I’m currently looking into using torch.compile()
. Everything works great, however when I add a scheduler.step() at the end of a compiled training step (I update the LR per batch training step), I’m getting warnings (same for each rank):
After the first 12 steps:
torch._dynamo.convert_frame: [WARNING] torch._dynamo hit config.cache_size_limit (8)
torch._dynamo.convert_frame: [WARNING] function: ‘step’ (/root/.virtualenvs/mlpug/lib/python3.10/site-packages/torch/optim/adamw.py:151)

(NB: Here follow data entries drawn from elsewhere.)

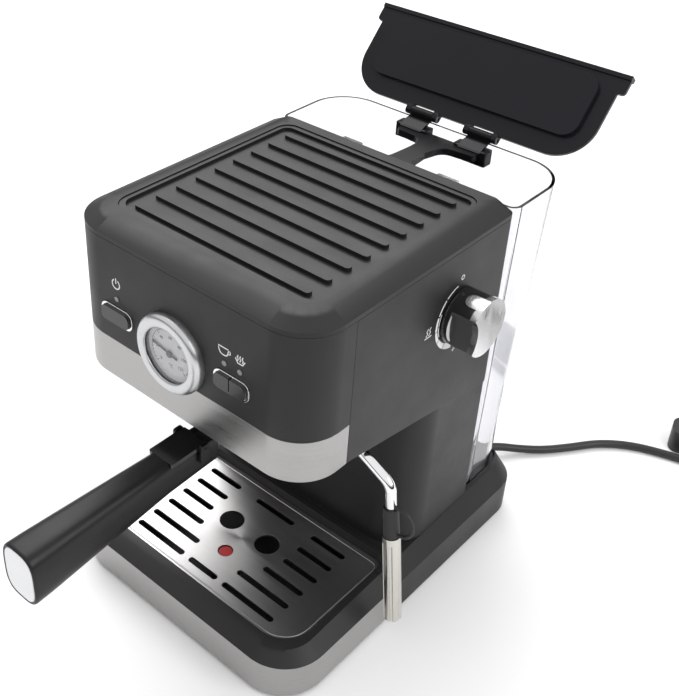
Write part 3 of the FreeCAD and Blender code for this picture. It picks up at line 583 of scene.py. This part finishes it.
ring = lathe("gauge_ring", ring_profile, (hub.x, face_y, hub.z), "housing", SATIN)
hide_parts("gauge_bezel", "gauge_housing")
# the window's inner wall, painted dark grey as the shade in the recess below the ring
lathe("gauge_well_painted_shade", well_profile, (hub.x, face_y, hub.z), "housing", SHADE_GREY)
DIAL_START, DIAL_SWEEP = 222, 264       # degrees, clockwise from the lower left
TICKS, FIGURES = 30, 6                  # spaces between ticks and between figures
TICK_OUTER, TICK_LONG, TICK_SHORT = 16.3, 13.9, 15.1
FIGURE_RADIUS, FIGURE_STEP = 11.2, 20
FIGURE_RISE = 0.1


def on_dial(u, v, height):
    """A point on the dial's face, from the hub."""
    return (hub.x + u, dial_top - height, hub.z + v)


ticks = [(arc(0, 0, 16.2, DIAL_START, DIAL_START - DIAL_SWEEP, 60), 0.25, False)]
for i in range(TICKS + 1):
    t = math.radians(DIAL_START - DIAL_SWEEP * i / TICKS)
    inner, width = (TICK_LONG, 0.42) if i % 5 == 0 else (TICK_SHORT, 0.25)
    ticks.append(([(inner * math.cos(t), inner * math.sin(t)),
                   (TICK_OUTER * math.cos(t), TICK_OUTER * math.sin(t))], width, False))
strokes("dial_ticks", ticks, on_dial, "housing", INK_BLACK, 0.05)
for i in range(FIGURES + 1):
    t = math.radians(DIAL_START - DIAL_SWEEP * i / FIGURES)
    label("dial_figure_%d" % i, str(FIGURE_STEP * i), 3.1,
          on_dial(FIGURE_RADIUS * math.cos(t), FIGURE_RADIUS * math.sin(t), FIGURE_RISE),
          "housing", INK_BLACK)
label("dial_unit", "\u00b0C", 3.4, on_dial(0, -9.5, FIGURE_RISE), "housing", INK_BLACK)
needle_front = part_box("gauge_needle")[0][1] / MM
lathe("needle_boss", [(0.01, -0.9), (1.6, -0.85), (2.3, -0.5), (2.5, 0.1)],
      (hub.x, needle_front, hub.z), "needle", INK_BLACK, 40)

# ---------------------------------------------------------------- printed signs
def on_front(u, v, height):
    """A point on the front panel, in the object's own x and z."""
    return (u, panel_y - height, v)


def shifted(points, u, v, scale=1.0):
    """Points of a sign, scaled and moved to its place."""
    return [(u + a * scale, v + b * scale) for a, b in points]


power = middle("power_button")
coffee = middle("coffee_button")
steam = middle("steam_button")
sign_z = power.z + 23.0
px = power.x
pair_x = (coffee.x + steam.x) / 2
signs = [(arc(px, sign_z, 3.3, 62, -242, 30), 0.85, False),
         ([(px, sign_z + 0.4), (px, sign_z + 4.3)], 0.85, False)]
cup_at = (pair_x - 6.4, sign_z - 2.7)
signs.append((shifted([(-4.4, 2.6), (-4.1, 0.2), (-2.9, -1.9), (-1.2, -2.6), (1.0, -2.6),
                       (2.4, -1.9), (3.2, 0.2), (3.4, 2.6)], *cup_at), 0.8, True))
signs.append((shifted([(3.3, 1.9), (4.9, 1.7), (5.0, 0.0), (3.0, -0.6)], *cup_at), 0.75,
              False))
steam_at = (pair_x + 6.2, sign_z - 2.6)
signs.append((shifted([(-3.7, 0.4), (-2.6, -1.4), (-2.0, -2.6), (2.0, -2.6), (2.6, -1.4),
                       (3.7, 0.4)], *steam_at), 0.8, False))
for u in (-1.9, 0.0, 1.9):
    signs.append((shifted([(u - 0.3, -1.2), (u + 0.4, 0.2), (u - 0.4, 1.6), (u + 0.3, 3.0)],
                          *steam_at), 0.75, False))
strokes("front_signs", signs, on_front, "housing", INK)

knob = middle("knob_spindle")
side_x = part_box("head_shell")[1][0] / MM


def on_side(u, v, height):
    """A point on the head's right side, from the knob's middle."""
    return (side_x + height, knob.y + u, knob.z + v)


def band_arc(radius, start, end, low, high, steps=12):
    """A printed arc whose width grows from low to high."""
    widths = [low + (high - low) * i / steps for i in range(steps + 1)]
    return (arc(0, 0, radius, start, end, steps), widths, False)


RING_UP, CROSS_DOWN = 27.0, 27.5        # the signs above and below the knob
STEAM_FORWARD = 31.0                    # the steam sign in front of it
scale = [band_arc(22.6, 99, 128, 0.7, 0.8), band_arc(22.6, 131, 158, 0.9, 1.1),
         band_arc(22.6, 161, 186, 1.5, 1.9), band_arc(22.4, 188, 210, 2.0, 2.6),
         band_arc(22.0, 212, 236, 3.0, 3.9), band_arc(21.9, 238, 262, 4.0, 4.6)]
scale += [band_arc(20.3, 155, 178, 0.5, 0.6), band_arc(20.2, 180, 203, 0.7, 0.8)]
scale.append((shifted(arc(0, 0, 1.5, 0, 330, 12), 0.5, RING_UP), 0.6, True))
for points in ([(-2.6, -2.2), (-0.8, 0.0), (-2.2, 1.4), (-0.6, 3.2)],
               [(0.2, -2.2), (2.0, 0.0), (0.6, 1.4), (2.2, 3.2)],
               [(-3.6, -3.4), (3.4, -3.4)]):
    scale.append((shifted(points, -STEAM_FORWARD, 1.5), 0.6, False))
for points in ([(0, -1.6), (0, 1.6)], [(-1.6, 0), (1.6, 0)]):
    scale.append((shifted(points, 0.5, -CROSS_DOWN), 0.6, False))
strokes("knob_scale", scale, on_side, "housing", INK)

# the knob's finger scoop: matt walls, and a painted highlight, a bright crescent at its foot
scoop_floor = side_x + 5.0
SCOOP_RADIUS = 20.0
SCOOP_OFFSET = (-30.4, -1.5)
SCOOP_MARGIN = 0.1
HIGHLIGHT_STEPS = 16
knob_body = NODES["knob_body"]
knob_body.data.materials.append(SCOOP)
for face in knob_body.data.polygons:
    at = knob_body.matrix_world @ face.center / MM
    far = math.hypot(at.y - knob.y - SCOOP_OFFSET[0], at.z - knob.z - SCOOP_OFFSET[1])
    if at.x > scoop_floor - SCOOP_MARGIN and far < SCOOP_RADIUS + SCOOP_MARGIN:
        face.material_index = len(knob_body.data.materials) - 1
# painted highlight: the light caught on the fillet at the scoop's foot, drawn in white
highlight_arc = arc(0, 0, 17.6, 151, 219, HIGHLIGHT_STEPS)
highlight_widths = [0.5 + 2.6 * math.sin(math.pi * i / HIGHLIGHT_STEPS)
                   for i in range(HIGHLIGHT_STEPS + 1)]
strokes("knob_painted_highlight", [(highlight_arc, highlight_widths, False)],
        lambda u, v, height: (scoop_floor + height, knob.y + u, knob.z + v), "knob",
        WHITE, 0.25)

# a fine line of painted shade just inside the edge of the knob's chrome face, where the rim's
# edge reads dark
cap_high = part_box("knob_cap")[1][0] / MM
LINE_RADIUS, LINE_SCOOP = 17.4, SCOOP_RADIUS + 1.7
LINE_SINK = 0.06
shade_outline = []
for i in range(181):
    t = math.radians(-180 + 2 * i)
    u, v = LINE_RADIUS * math.cos(t), LINE_RADIUS * math.sin(t)
    if math.hypot(u - SCOOP_OFFSET[0], v - SCOOP_OFFSET[1]) > LINE_SCOOP:
        shade_outline.append((u, v))
for i in range(91):
    t = math.radians(45 - i)
    u = SCOOP_OFFSET[0] + LINE_SCOOP * math.cos(t)
    v = SCOOP_OFFSET[1] + LINE_SCOOP * math.sin(t)
    if math.hypot(u, v) < LINE_RADIUS:
        shade_outline.append((u, v))
# the painted shade line, drawn in the dark grey
strokes("knob_face_shade_line", [(shade_outline, 0.3, True)],
        lambda u, v, height: (cap_high - LINE_SINK + height, knob.y + u, knob.z + v), "knob",
        SHADE_GREY, 0.05)

# ---------------------------------------------------------------- drip plate's bead
plate_low, plate_high = (Vector(v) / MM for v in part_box("drip_plate"))


def rounded_loop(x0, x1, y0, y1, front, back):
    """A rectangle with rounded corners, of one radius at y0 and one at y1."""
    out = []
    for cx, cy, radius, start in ((x0 + front, y0 + front, front, 180),
                                  (x1 - front, y0 + front, front, 270),
                                  (x1 - back, y1 - back, back, 0),
                                  (x0 + back, y1 - back, back, 90)):
        out += arc(cx, cy, radius, start, start + 90, 10)
    return out


BEAD_INSET, BEAD_RADIUS, BEAD_SINK = 3.6, 0.65, 0.35
bead = rounded_loop(plate_low.x + BEAD_INSET, plate_high.x - BEAD_INSET,
                    plate_low.y + BEAD_INSET, plate_high.y - BEAD_INSET, 20.5, 5.0)
bead_data = bpy.data.curves.new("plate_bead", "CURVE")
bead_data.dimensions = "3D"
bead_line = bead_data.splines.new("POLY")
bead_line.points.add(len(bead) - 1)
for p, (x, y) in zip(bead_line.points, bead):
    p.co = (x * MM, y * MM, (plate_high.z - BEAD_SINK) * MM, 1.0)
    p.radius = BEAD_RADIUS * MM
bead_line.use_cyclic_u = True
bead_data.bevel_depth = 1.0
bead_data.bevel_resolution = 4
link("plate_bead", bead_data, "grid", PLATE)

# ---------------------------------------------------------------- filter handle
OVAL_POWER = 3.3                        # 2 is an ellipse; more is squarer
OVAL_POINTS = 72


def oval(wide, tall, centre, y, top=math.inf):
    """A soft-cornered section of the handle, cut off at a height."""
    out = []
    for i in range(OVAL_POINTS):
        t = 2 * math.pi * i / OVAL_POINTS
        c, d = math.cos(t), math.sin(t)
        x = wide * math.copysign(abs(c) ** (2 / OVAL_POWER), c)
        z = centre + tall * math.copysign(abs(d) ** (2 / OVAL_POWER), d)
        out.append((x, y, min(z, top)))
    return out


def tube_of(name, sections, body, material):
    """Skins closed sections in order and closes both ends."""
    count = len(sections[0])
    verts = [v for section in sections for v in section]
    faces = []
    for k in range(len(sections) - 1):
        for i in range(count):
            j = (i + 1) % count
            faces.append((k * count + i, k * count + j, (k + 1) * count + j,
                          (k + 1) * count + i))
    faces.append(tuple(range(count)))
    faces.append(tuple(range(len(verts) - 1, len(verts) - count - 1, -1)))
    o = mesh_piece(name, verts, faces, body, material)
    mend(o)
    return o


grip_low, grip_high = (Vector(v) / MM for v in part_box("handle_grip"))
GUARD_GAP = 0.3
guard_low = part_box("filter_guard")[0][2] / MM - GUARD_GAP
guard_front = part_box("filter_guard")[0][1] / MM - GUARD_GAP
grip_end, grip_neck = grip_low.y, grip_high.y
# y, half width, half height and middle's height, from the neck to the end
shape = [(grip_neck, 9.8, 12.6, 148.5), (-140.0, 10.4, 13.6, 148.0),
         (-190.0, 12.6, 16.4, 146.2), (-235.0, 14.6, 19.1, 144.4),
         (grip_end, 14.9, 19.5, 144.0)]


def handle_size(y):
    """Half width, half height and middle's height of the handle at y."""
    for (y0, *a), (y1, *b) in zip(shape, shape[1:]):
        if y1 <= y <= y0:
            share = (y0 - y) / (y0 - y1)
            return [p + (q - p) * share for p, q in zip(a, b)]
    return shape[-1][1:]


pin = middle("guard_pin")
pin_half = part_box("guard_pin")[1][0] / MM
PIN_ROOM = 4.8
PIN_STEPS = 16
STEP = 0.02                             # half the length of the step behind the guard


def handle_top(y):
    """The handle's top under the guard, hollowed round the guard's pin."""
    off = abs(y - pin.y)
    if off >= PIN_ROOM:
        return guard_low
    return min(guard_low, pin.z - math.sqrt(PIN_ROOM ** 2 - off ** 2))


sections = []
hollow = [pin.y + PIN_ROOM * math.cos(math.pi * i / PIN_STEPS)
          for i in range(PIN_STEPS + 1)]
for y in [grip_neck] + hollow + [-125.0, guard_front + STEP]:
    sections.append(oval(*handle_size(y), y, top=handle_top(y)))
for y in [guard_front - STEP] + [guard_front - 6.0 * i for i in range(1, 18)]:
    if y > grip_end + 3.0:
        sections.append(oval(*handle_size(y), y))
for back, less in ((2.2, 0.0), (1.0, 0.15), (0.35, 0.5), (0.0, 1.0)):
    wide, tall, centre = handle_size(grip_end + back)
    sections.append(oval(wide - less, tall - less, centre, grip_end + back))
wide, tall, centre = handle_size(grip_end)
sections.append(oval(wide - 1.75, tall - 1.75, centre, grip_end + 0.1))
sections.append(oval(wide - 1.85, tall - 1.85, centre, grip_end + 1.6))
grip = tube_of("handle_body", sections, "portafilter", HANDLE)
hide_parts("handle_grip")
disc = []
for forward, less in ((1.5, 2.0), (0.45, 1.95), (0.15, 2.15), (0.02, 2.7)):
    disc.append(oval(wide - less, tall - less, centre, grip_end + forward))
end_cap = tube_of("handle_disc", disc, "portafilter", WHITE)
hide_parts("handle_cap")

# the lugs that carry the guard's pin, each with a root inside the handle
EAR_IN = 10.85
for side, tag in ((-1, "left"), (1, "right")):
    for part, flanks, top in (
            ("ear", [(EAR_IN, 0.0), (pin_half - 0.5, 0.0), (pin_half - 0.15, 0.12),
                     (pin_half, 0.5)], 2.6),
            ("root", [(8.0, 0.4), (EAR_IN + 1.0, 0.4)], -6.0)):
        ear = []
        for x, less in flanks:
            loop = rounded_loop(pin.y - 3.5 + less, pin.y + 3.5 - less, pin.z - 12.0 + less,
                                pin.z + top - less, 1.6, 1.6)
            ear.append([(side * x, u, v) for u, v in loop])
        tube_of("handle_%s_%s" % (part, tag), ear, "portafilter", HANDLE)

# ---------------------------------------------------------------- floor, light, world
FLOOR_HALF = 6
floor_mesh = bpy.data.meshes.new("floor")
corners = [(x * FLOOR_HALF, y * FLOOR_HALF, 0) for x, y in ((-1, -1), (1, -1), (1, 1), (-1, 1))]
floor_mesh.from_pydata(corners, [], [(0, 1, 2, 3)])
floor = bpy.data.objects.new("floor", floor_mesh)
SCENE.collection.objects.link(floor)
FLOOR = Nodes("floor")
FLOOR.set(Base_Color=FLOOR.ramp(FLOOR.noise(3.0), 0.90, 0.93), Roughness=0.9)
floor_mesh.materials.append(FLOOR.material)

world = bpy.data.worlds.new("world")
world.use_nodes = True
sky = world.node_tree.nodes["Background"]
sky.inputs["Strength"].default_value = 1.0
where = world.node_tree.nodes.new("ShaderNodeTexCoord").outputs["Generated"]
split = world.node_tree.nodes.new("ShaderNodeSeparateXYZ")
world.node_tree.links.new(where, split.inputs[0])
height = world.node_tree.nodes.new("ShaderNodeMapRange")
# dark near the horizon, white higher up, so that dark upright faces stay dark
for key, value in (("From Min", 0.10), ("From Max", 0.30), ("To Min", 0.02),
                   ("To Max", 1.0)):
    height.inputs[key].default_value = value
world.node_tree.links.new(split.outputs["Z"], height.inputs["Value"])
world.node_tree.links.new(height.outputs["Result"], sky.inputs["Color"])
SCENE.world = world
SCENE.view_settings.view_transform = "Standard"
area_light("key", (-0.9, 0.7, 1.7), (0, 0, 0.15), 1.4, 22)
area_light("side", (1.4, 0.2, 1.1), (0, 0, 0.1), 1.0, 10)
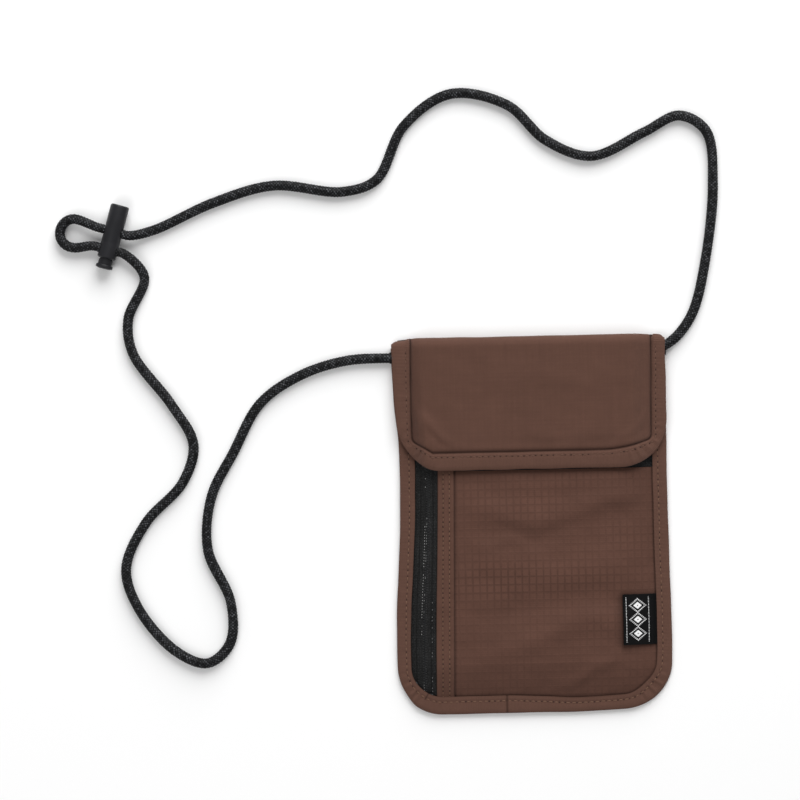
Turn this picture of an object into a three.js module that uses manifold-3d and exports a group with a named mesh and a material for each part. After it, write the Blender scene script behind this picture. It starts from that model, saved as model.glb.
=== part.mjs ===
// A flat neck pouch wallet, lying on its back: a bound pouch with a zip down its left side, a second zip
// under a hook-and-loop flap, a side label, and a round neck cord with a spring cord lock.
// Millimetres. The table is z = 0, +Z comes out of the pouch's front, and +Y points to the flap's fold.
import * as THREE from "three";
import { mergeVertices } from "three/addons/utils/BufferGeometryUtils.js";
import Module from "manifold-3d";

// Driving dimensions
const POUCH_WIDTH = 145;
const POUCH_HEIGHT = 200;
const CORNER_RADIUS = 25;
const CORNER_STEPS = 6;
const BINDING_WIDTH = 7.8;
const FLAP_BINDING_WIDTH = 8.6;
const TAPE = 0.5; // thickness of one binding tape
const AIR = 0.05; // between two layers that lie on each other
const SEAM = 0.3; // between two pieces side by side
const HALF = POUCH_WIDTH / 2;
const BOTTOM = -POUCH_HEIGHT / 2;

// Layers, each as its inset from the pouch's edge, its underside there, and its thickness
const EDGE = 0.8;
const BACK_INSETS = [EDGE, 8.3, 12];
const BACK_PANEL = { insets: BACK_INSETS, under: [0.55, 0.55, 0], thick: 0.5 };
const SHIELD = { insets: BACK_INSETS, under: [1.1, 1.1, 0.55], thick: 0.12 };
const BACK_LINING = { insets: BACK_INSETS, under: [1.25, 1.25, 0.7], thick: 0.25 };
const DIVIDER = { insets: [EDGE, 12, 28], under: [1.55, 1.55, 5.3], thick: 0.4 };
const SKIN = { insets: [EDGE, 8.3, 26], under: [2, 2, 6.4], thick: 0.5 };
const BODY_EDGE_THICK = 3.05;

// Where the front is divided, along X and Y
const MOUTH_Y = 84;
const FOLD_Y = 94.8;
const SIDE_ZIP_X = -57;
const SIDE_ZIP_END_Y = -74;
const FACING_LEFT_X = -51;
const FACING_RIGHT_X = -41;
const TOP_ZIP_Y = 36.5;
const TOP_ZIP_HALF = 7.2;
const TOP_ZIP_END_X = 46.5;
const TAPE_GAP = 2.2; // between the two tapes of a zip, filled by its coil

// Zip coils and sliders
const TOOTH_PITCH = 2.4;
const TOOTH_WIDTH = 0.9;
const COIL_HALF = 0.95;
const COIL_SPINE = 0.45;
const COIL_THICK = 0.6;
const SIDE_SLIDER_Y = 66;
const TOP_SLIDER_X = -30;
const SLIDER_WIDTH = 6.4;
const SLIDER_LENGTH = 9;
const PULL_LENGTH = 15;
const PULL_WIDTH = 4.2;

// Flap
const FLAP_BOTTOM = 29.2;
const FLAP_TOP = FOLD_Y - SEAM;
const FLAP_EDGE_Z = 4.1;
const FLAP_RISE = 5.1;
const FLAP_FLAT_INSET = 16;
const FLAP_THICK = 1.95;
const FLAP_LINING = [0.55, 0.85];
const FLAP_OUTER = [0.9, 1.4];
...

torch._dynamo.convert_frame: [WARNING] last reason: L[‘self’].param_groups[0][‘lr’] == 4.8361308593749987e-05 # has_complex = self._init_group( # optim/adamw.py:176 in step
torch._dynamo.convert_frame: [WARNING] To log all recompilation reasons, use TORCH_LOGS=“recompiles”.
torch._dynamo.convert_frame: [WARNING] To diagnose recompilation issues, see PyTorch 2.0 Troubleshooting — PyTorch master documentation.
After step 16:
…
torch._dynamo.convert_frame: [WARNING] function: ‘adamw’ (/root/.virtualenvs/mlpug/lib/python3.10/site-packages/torch/optim/adamw.py:279)
torch._dynamo.convert_frame: [WARNING] last reason: L[‘lr’] == 3.208388020496905e-05 # if foreach and isinstance(lr, Tensor) and not capturable: # optim/adamw.py:320 in adamw
…
After step 20:
…
torch._dynamo.convert_frame: [WARNING] function: ‘_multi_tensor_adamw’ (/root/.virtualenvs/mlpug/lib/python3.10/site-packages/torch/optim/adamw.py:479)
torch._dynamo.convert_frame: [WARNING] last reason: L[‘lr’] == 2.6132520951198568e-05 # if isinstance(lr, Tensor) and not capturable: # optim/adamw.py:503 in _multi_tensor_adamw
…
After that no more warnings … but the training step is 3-4 times as slow.
Have this been observed before when using scheduler.step() per (compiled) batch training step? Is there a specific way this can be resolved?
Thanks,
– Freddy